Only the lines from the one containing "const handle = new THREE.Group();" down to the one containing "zip(*points))), Vector(map(max, zip(*points)))", inclusive, are to be quoted exactly.

◆ Supplied data ◆
----
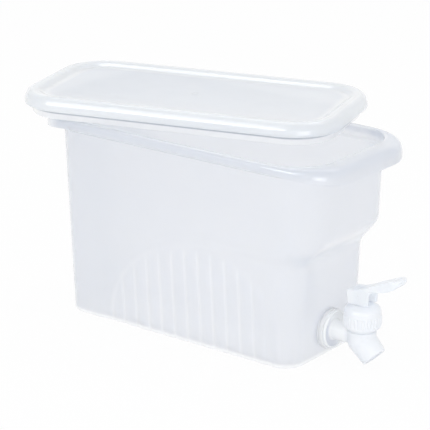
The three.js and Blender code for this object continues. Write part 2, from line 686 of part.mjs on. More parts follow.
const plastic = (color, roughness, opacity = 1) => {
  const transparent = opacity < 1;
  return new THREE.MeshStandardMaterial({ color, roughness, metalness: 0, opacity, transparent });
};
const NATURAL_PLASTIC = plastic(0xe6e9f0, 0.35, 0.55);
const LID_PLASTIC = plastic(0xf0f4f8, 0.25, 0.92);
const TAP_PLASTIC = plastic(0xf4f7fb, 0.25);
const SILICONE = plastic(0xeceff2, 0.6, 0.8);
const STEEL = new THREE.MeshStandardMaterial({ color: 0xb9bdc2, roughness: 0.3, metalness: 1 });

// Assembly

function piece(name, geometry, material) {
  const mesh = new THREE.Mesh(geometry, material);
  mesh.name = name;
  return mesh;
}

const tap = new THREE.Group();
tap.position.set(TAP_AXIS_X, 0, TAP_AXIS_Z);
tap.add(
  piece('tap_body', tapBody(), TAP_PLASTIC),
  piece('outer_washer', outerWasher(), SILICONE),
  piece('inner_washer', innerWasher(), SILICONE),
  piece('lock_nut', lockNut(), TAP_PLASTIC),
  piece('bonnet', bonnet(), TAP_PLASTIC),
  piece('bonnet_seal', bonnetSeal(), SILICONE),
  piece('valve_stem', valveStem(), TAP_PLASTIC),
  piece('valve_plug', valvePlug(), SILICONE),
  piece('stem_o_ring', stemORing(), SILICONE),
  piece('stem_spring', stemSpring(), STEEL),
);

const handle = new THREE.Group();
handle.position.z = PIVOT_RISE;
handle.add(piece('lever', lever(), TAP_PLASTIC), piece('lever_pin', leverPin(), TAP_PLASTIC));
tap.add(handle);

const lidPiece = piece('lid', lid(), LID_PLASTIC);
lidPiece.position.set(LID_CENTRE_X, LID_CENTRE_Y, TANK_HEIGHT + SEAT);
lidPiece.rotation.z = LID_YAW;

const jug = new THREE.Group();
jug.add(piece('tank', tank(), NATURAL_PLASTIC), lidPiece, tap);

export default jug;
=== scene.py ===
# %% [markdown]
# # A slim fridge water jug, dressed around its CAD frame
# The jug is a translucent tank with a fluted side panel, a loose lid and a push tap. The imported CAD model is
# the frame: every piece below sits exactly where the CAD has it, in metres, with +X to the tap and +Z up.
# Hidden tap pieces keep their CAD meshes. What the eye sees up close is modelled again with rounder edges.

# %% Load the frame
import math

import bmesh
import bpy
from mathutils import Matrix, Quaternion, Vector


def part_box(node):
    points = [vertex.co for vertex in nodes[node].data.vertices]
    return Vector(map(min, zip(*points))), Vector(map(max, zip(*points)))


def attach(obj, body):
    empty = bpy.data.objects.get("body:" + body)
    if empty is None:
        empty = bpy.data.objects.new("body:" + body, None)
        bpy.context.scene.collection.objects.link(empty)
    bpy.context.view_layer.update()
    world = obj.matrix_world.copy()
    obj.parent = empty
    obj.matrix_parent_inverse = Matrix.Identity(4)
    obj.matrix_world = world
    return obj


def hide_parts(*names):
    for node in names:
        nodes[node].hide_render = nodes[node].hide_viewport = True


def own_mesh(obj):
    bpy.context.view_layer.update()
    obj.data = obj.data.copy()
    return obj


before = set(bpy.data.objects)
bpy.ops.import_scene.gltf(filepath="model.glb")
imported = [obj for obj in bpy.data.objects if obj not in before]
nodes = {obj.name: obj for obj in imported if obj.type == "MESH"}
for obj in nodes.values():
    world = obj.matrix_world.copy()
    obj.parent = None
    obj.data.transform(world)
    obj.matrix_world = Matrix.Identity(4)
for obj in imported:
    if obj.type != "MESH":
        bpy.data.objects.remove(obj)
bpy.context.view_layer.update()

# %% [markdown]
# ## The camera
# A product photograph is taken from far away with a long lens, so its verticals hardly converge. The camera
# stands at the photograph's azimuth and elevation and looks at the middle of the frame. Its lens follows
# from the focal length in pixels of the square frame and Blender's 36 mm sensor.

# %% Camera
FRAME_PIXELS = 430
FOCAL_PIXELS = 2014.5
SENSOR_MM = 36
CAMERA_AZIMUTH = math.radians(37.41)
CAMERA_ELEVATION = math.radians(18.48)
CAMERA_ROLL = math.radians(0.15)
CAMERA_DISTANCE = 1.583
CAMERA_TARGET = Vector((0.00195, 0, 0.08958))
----
◆ Answer to the task ◆
const handle = new THREE.Group();
handle.position.z = PIVOT_RISE;
handle.add(piece('lever', lever(), TAP_PLASTIC), piece('lever_pin', leverPin(), TAP_PLASTIC));
tap.add(handle);

const lidPiece = piece('lid', lid(), LID_PLASTIC);
lidPiece.position.set(LID_CENTRE_X, LID_CENTRE_Y, TANK_HEIGHT + SEAT);
lidPiece.rotation.z = LID_YAW;

const jug = new THREE.Group();
jug.add(piece('tank', tank(), NATURAL_PLASTIC), lidPiece, tap);

export default jug;
=== scene.py ===
# %% [markdown]
# # A slim fridge water jug, dressed around its CAD frame
# The jug is a translucent tank with a fluted side panel, a loose lid and a push tap. The imported CAD model is
# the frame: every piece below sits exactly where the CAD has it, in metres, with +X to the tap and +Z up.
# Hidden tap pieces keep their CAD meshes. What the eye sees up close is modelled again with rounder edges.

# %% Load the frame
import math

import bmesh
import bpy
from mathutils import Matrix, Quaternion, Vector


def part_box(node):
    points = [vertex.co for vertex in nodes[node].data.vertices]
    return Vector(map(min, zip(*points))), Vector(map(max, zip(*points)))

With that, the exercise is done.